PALMER — Another $1.6 million will flow to the little-used and failing barge dock at Port MacKenzie after the Matanuska-Susitna Borough Assembly grudgingly approved the money this week.
Several Assembly members voiced deep concern during a Tuesday meeting but voted 6-1 to move money from several borough accounts to pay for the repairs.
The money is just the latest spent on a failing dock that saw just one barge call last year amid ongoing repairs.
The Mat-Su dock is of the same unusual design — open cell sheet pile construction — used in a botched Port of Anchorage expansion project, though officials say the problems are different.
The Assembly previously approved $2.3 million for a 2016 repair to a large gap in a piece of steel that let seawater undermine part of the dock. The repair failed in October, triggering the need for the new repairs.
In April it approved more than $500,000 to stabilize a damaged cell in the dock ahead of a more permanent fix.
Borough Manager John Moosey told the Assembly Tuesday that the insurance reimbursement on past repairs is "in doubt."

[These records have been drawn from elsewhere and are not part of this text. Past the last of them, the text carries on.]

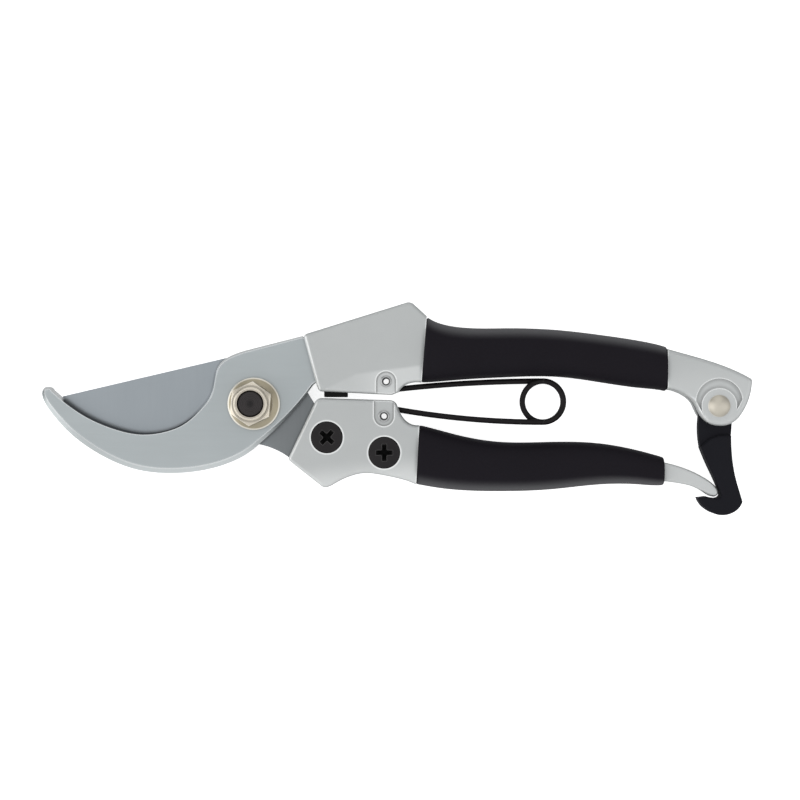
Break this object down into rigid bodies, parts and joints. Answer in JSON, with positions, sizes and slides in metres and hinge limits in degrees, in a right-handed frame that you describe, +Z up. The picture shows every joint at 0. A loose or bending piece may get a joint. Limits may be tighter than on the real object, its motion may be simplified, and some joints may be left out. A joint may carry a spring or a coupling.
{
  "type": "pruning shears",
  "caption": "Bypass pruning shears, latched shut: hook and cutting blade on a nut pivot, two gripped cast handles, coil return spring and a swinging end catch.",
  "frame": {"origin": "on the pivot axis, at the outer face of the pivot bolt's head, on the level that the shears rest on", "axes": "+X towards the handle ends, along the shears; +Y towards the upper handle, in the plane of the blades; +Z up along the pivot axis, towards the pivot nut"},
  "size_m": [0.1998, 0.0599, 0.0191],
  "materials": {
    "cast_alloy": "satin silver lacquer over a fine casting",
    "satin_steel": "satin, pearl grey coated",
    "blade_steel": "ground, fine satin",
    "bright_steel": "turned",
    "spring_steel": "black oxide, satin",
    "black_steel": "black oxide",
    "yellow_zinc": "yellow passivated zinc",
    "nickel": "satin nickel",
    "grip_rubber": "smooth dipped, satin",
    "stop_rubber": "matte",
    "catch_plastic": "fine matte",
    "nylon": "natural"
  },
  "bodies": {
    "upper_handle_body": {"upper_handle": "cast_alloy", "upper_grip": "grip_rubber", "hook_blade": "satin_steel", "hook_screws": "black_steel", "pivot_bolt": "black_steel", "pivot_bush": "bright_steel", "pivot_washer": "yellow_zinc", "pivot_nut": "yellow_zinc", "nut_insert": "nylon", "bumper": "stop_rubber", "upper_spring_eyelet": "nickel", "catch_rivet": "nickel", "catch_bush": "bright_steel"},
    "lower_handle_body": {"lower_handle": "cast_alloy", "lower_grip": "grip_rubber", "cutting_blade": "blade_steel", "blade_screws": "black_steel", "blade_sleeve_nuts": "black_steel", "lower_spring_eyelet": "nickel"},
    "catch_body": {"catch": "catch_plastic"},
    "spring_upper_body": {"spring_upper_arm": "spring_steel"},
    "spring_lower_body": {"spring_lower_arm": "spring_steel"}
  },
  "joints": [
    {"name": "blade_pivot", "type": "hinge", "parent": "upper_handle_body", "child": "lower_handle_body", "pos_m": [0, 0, 0.0074], "axis": [0, 0, -1], "range_deg": [0, 40]},
    {"name": "catch_pivot", "type": "hinge", "parent": "upper_handle_body", "child": "catch_body", "pos_m": [0.1311, -0.0006, 0.0074], "axis": [0, 0, 1], "range_deg": [0, 80]},
    {"name": "spring_eyelet_pivot", "type": "hinge", "parent": "upper_handle_body", "child": "spring_upper_body", "pos_m": [0.0377, 0.0063, 0.00655], "axis": [0, 0, -1], "range_deg": [0, 35]},
    {"name": "spring_coil", "type": "hinge", "parent": "spring_upper_body", "child": "spring_lower_body", "pos_m": [0.082, 0.0006, 0.0074], "axis": [0, 0, 1], "range_deg": [0, 34]}
  ],
  "couplings": [
    {"joint": "spring_eyelet_pivot", "follows": "blade_pivot", "ratio": 0.849},
    {"joint": "spring_coil", "follows": "blade_pivot", "ratio": 0.83}
  ]
}
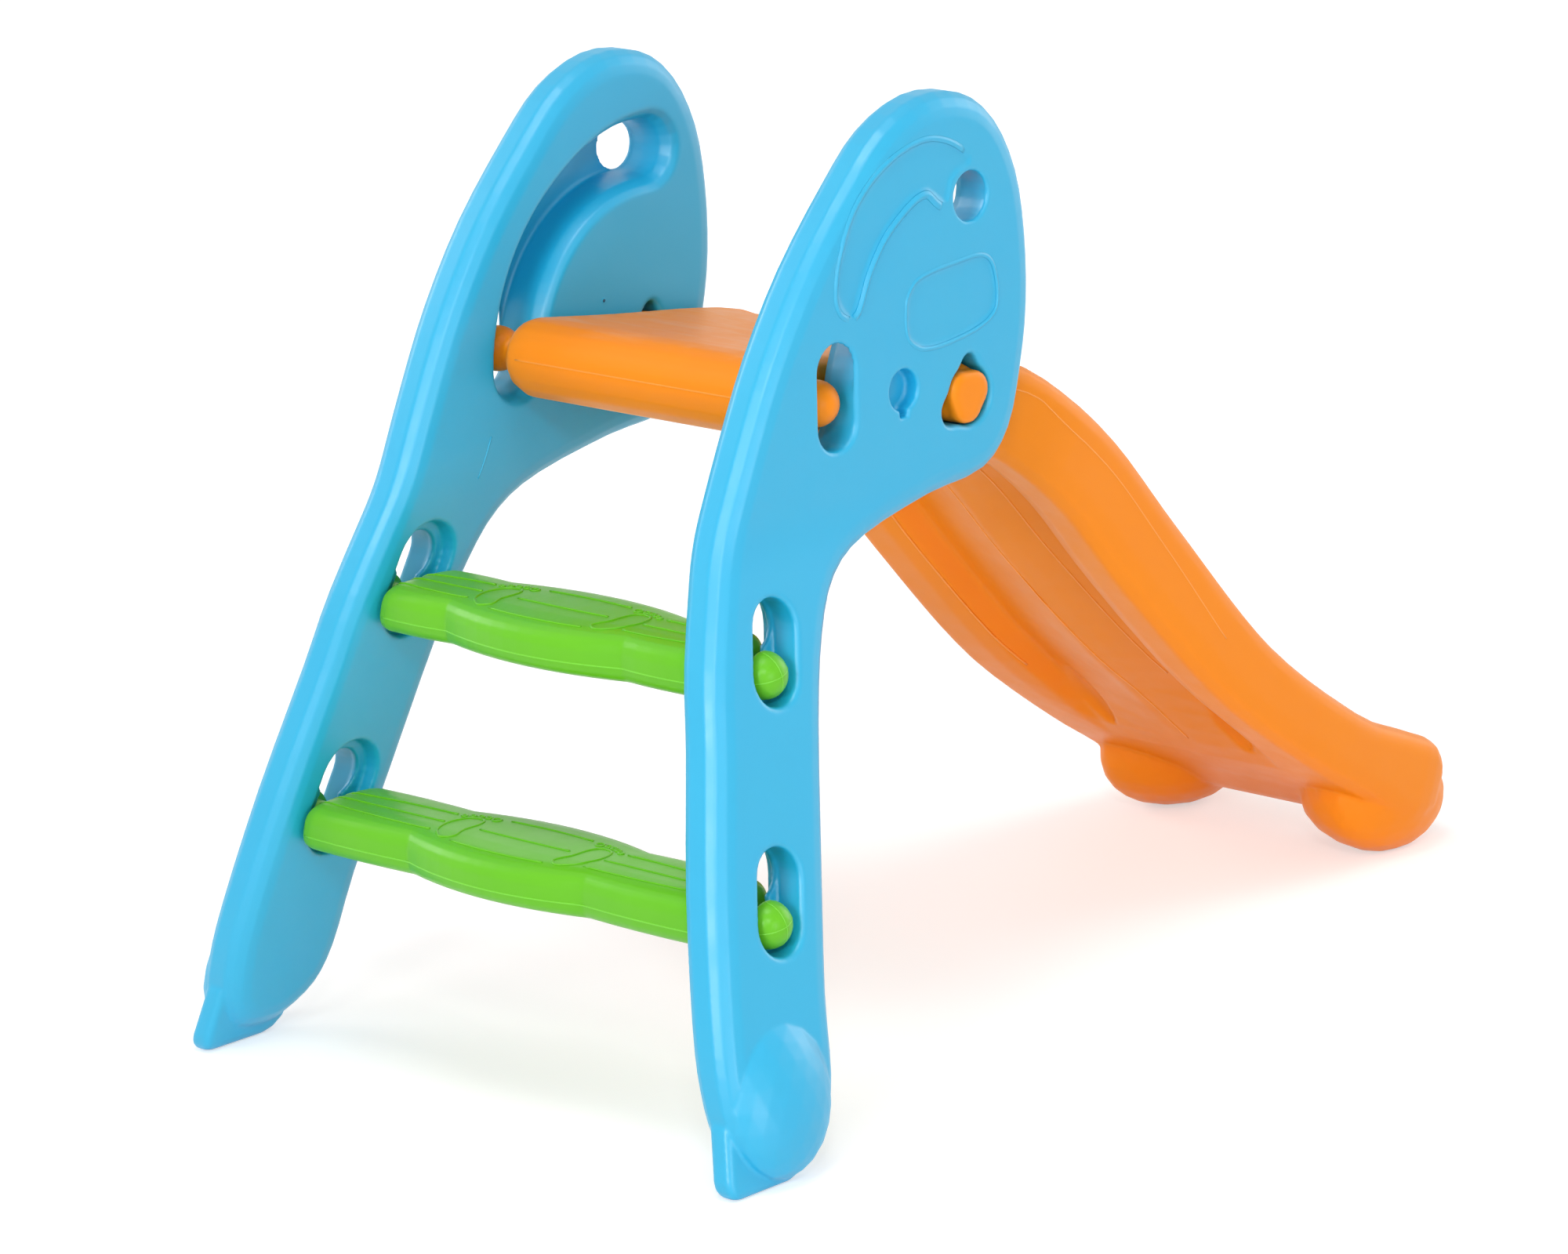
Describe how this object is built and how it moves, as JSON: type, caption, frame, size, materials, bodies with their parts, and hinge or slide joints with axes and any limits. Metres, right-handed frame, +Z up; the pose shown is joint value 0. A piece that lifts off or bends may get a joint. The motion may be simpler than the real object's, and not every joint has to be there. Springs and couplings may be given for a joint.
{
  "type": "folding play slide for small children",
  "caption": "Small indoor slide with a wide curved chute, two treads and bent side panels; the ladder folds up under the chute.",
  "frame": {"origin": "on the floor, in the middle of the overall length and width", "axes": "+X down the slide, from the ladder to the end of the chute, +Y to the left of a child who slides down, +Z up"},
  "size_m": [1.0134, 0.5686, 0.7045],
  "materials": {
    "blue_plastic": "satin moulded plastic",
    "green_plastic": "satin moulded plastic",
    "orange_plastic": "satin moulded plastic"
  },
  "bodies": {
    "slide": {"chute": "orange_plastic"},
    "ladder": {"side_panel_left": "blue_plastic", "side_panel_right": "blue_plastic", "step_lower": "green_plastic", "step_upper": "green_plastic"}
  },
  "joints": [
    {"name": "ladder_fold", "type": "hinge", "parent": "slide", "child": "ladder", "pos_m": [-0.13381, 0, 0.484], "axis": [0, -1, 0], "range_deg": [-5, 84.8]}
  ]
}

The dock is part of the larger port created to generate industry for the borough but running in the red.
Assembly member Jim Sykes, who represents a swath of Mat-Su from the Knik River to Lake Louise, said Tuesday's vote marks the end of his support for port repairs without better marketing or activity.
"It's kind of a fine line between … are we farsighted visionaries of an eventually successful port, or are we just fools pouring more money down a black hole?" Sykes said before voting in support of the funding.
Some on the Assembly members still remain hopeful the port will succeed.
Dan Mayfield, whose Big Lake district includes the port, said the repairs are necessary to preserve what he called "an asset that we really have to protect."
Crews "not once but twice" hit buried rock while working on the dock during installation and the repairs last year, Mayfield said. "The new plan does avoid that area."
Others are done with it.
George McKee, representing an area between Wasilla and Palmer and the lone "no" vote, likened the dock to the abandoned Valdez grain elevator and the borough's never-used ferry, sold at a multimillion-dollar loss.
"But we can't get out from under it," McKee said Tuesday night. "I can't in good conscience vote to spend another nickel on that turkey."